Be careful of what you wish for: taxes will rise for everybody, and particularly for some of the 40 per cent of the workforce currently not in the tax net – the largest such share in Europe. Taxes on property, carbon usage and water are also knocking on the door.

“During the good times, we developed a fairer and more progressive tax system that allowed people to keep more of their own money. Everyone had a better standard of living.

“That tax model was based on continuing growth. It works best when we have high employment and a thriving economy,” Cowen told delegates on Saturday night.
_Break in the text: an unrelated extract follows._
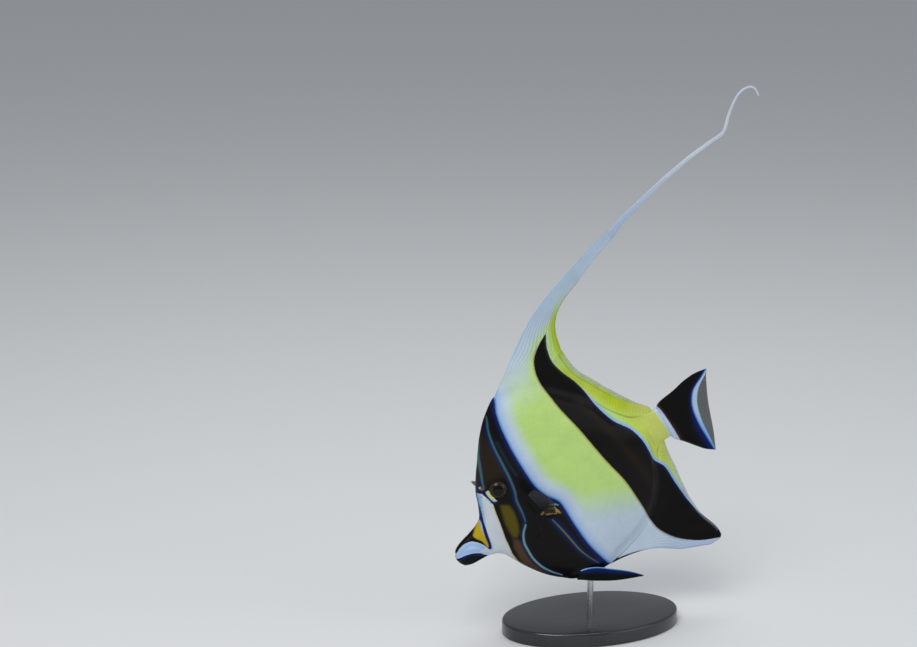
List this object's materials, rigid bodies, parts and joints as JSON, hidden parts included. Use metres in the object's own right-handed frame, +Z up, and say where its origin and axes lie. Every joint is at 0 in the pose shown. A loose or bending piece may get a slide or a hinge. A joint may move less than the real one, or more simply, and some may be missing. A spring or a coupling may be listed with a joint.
{
  "type": "moorish idol fish model",
  "caption": "Life-size still model of a moorish idol reef fish, nose down in a swimming pose with a trailing dorsal streamer, on a plain oval display stand.",
  "frame": {"origin": "middle of the underside of the stand's oval base, on the floor", "axes": "+Z up; the fish faces -X with its nose down by 28 degrees, its left side towards -Y; X is the long way of the base"},
  "size_m": [0.1826, 0.068, 0.3099],
  "materials": {
    "skin_black": "satin",
    "snout_white": "satin",
    "snout_black": "satin",
    "eye_dark": "gloss",
    "horn_brown": "satin",
    "cheek_brown": "satin",
    "skin_yellow": "satin",
    "stalk_yellow": "satin",
    "fin_pale": "satin",
    "whip_white": "satin",
    "streamer_white": "satin",
    "fin_white": "satin",
    "fin_black": "satin",
    "fin_clear": "satin",
    "fin_dark": "satin",
    "base_black": "satin",
    "rod_steel": "brushed"
  },
  "bodies": {
    "root": {"head": "skin_black", "upper_jaw": "snout_white", "lower_jaw": "snout_black", "eye_left": "eye_dark", "eye_right": "eye_dark", "horn_left": "horn_brown", "horn_right": "horn_brown", "gill_cover_left": "cheek_brown", "gill_cover_right": "cheek_brown", "torso": "skin_yellow", "tail_stalk": "stalk_yellow", "dorsal_fin": "fin_pale", "dorsal_streamer": "streamer_white", "dorsal_whip": "whip_white", "anal_fin": "fin_white", "caudal_fin": "fin_black", "pectoral_fin_left": "fin_clear", "pectoral_fin_right": "fin_clear", "pelvic_fin_left": "fin_dark", "pelvic_fin_right": "fin_dark", "stand_base": "base_black", "stand_rod": "rod_steel"}
  },
  "joints": []
}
In fact, the model used in the last decade could work only in a boom-driven economy. And it is not just the rich who will now have to pay.

In the meantime, Cowen has to stay in government, which explains the warmth of his appreciation in his speech on Friday night towards the Greens and the Independent TDs who support him. However, it makes it all the more inexplicable as to why he did not offer credit to them when live television cameras were on him on Saturday night.

Speaking yesterday, Cowen did not even pretend that Fianna Fáil has a prayer of winning by-elections in Dublin South and Dublin Central, as evidenced by his apparent decision to run both of them on the same day as the European Parliament and local elections.

Defeats in both are inevitable. However, losses in the local elections would be more serious, and threaten a summer of instability in the party and questions about the security of his leadership.

Despite disastrous results in a series of polls, most in the party insist that canvasses are going well – though a lack of reaction from voters can often portend truly disastrous showings.

Grassroots are furious about headquarters’ growing dominance over the selection of candidates, and many of them are on the list in the teeth of local opposition.

If the party’s vote holds up it will be because of the tighter selection rules; yet, conversely, a poor result will amplify the grassroots fury.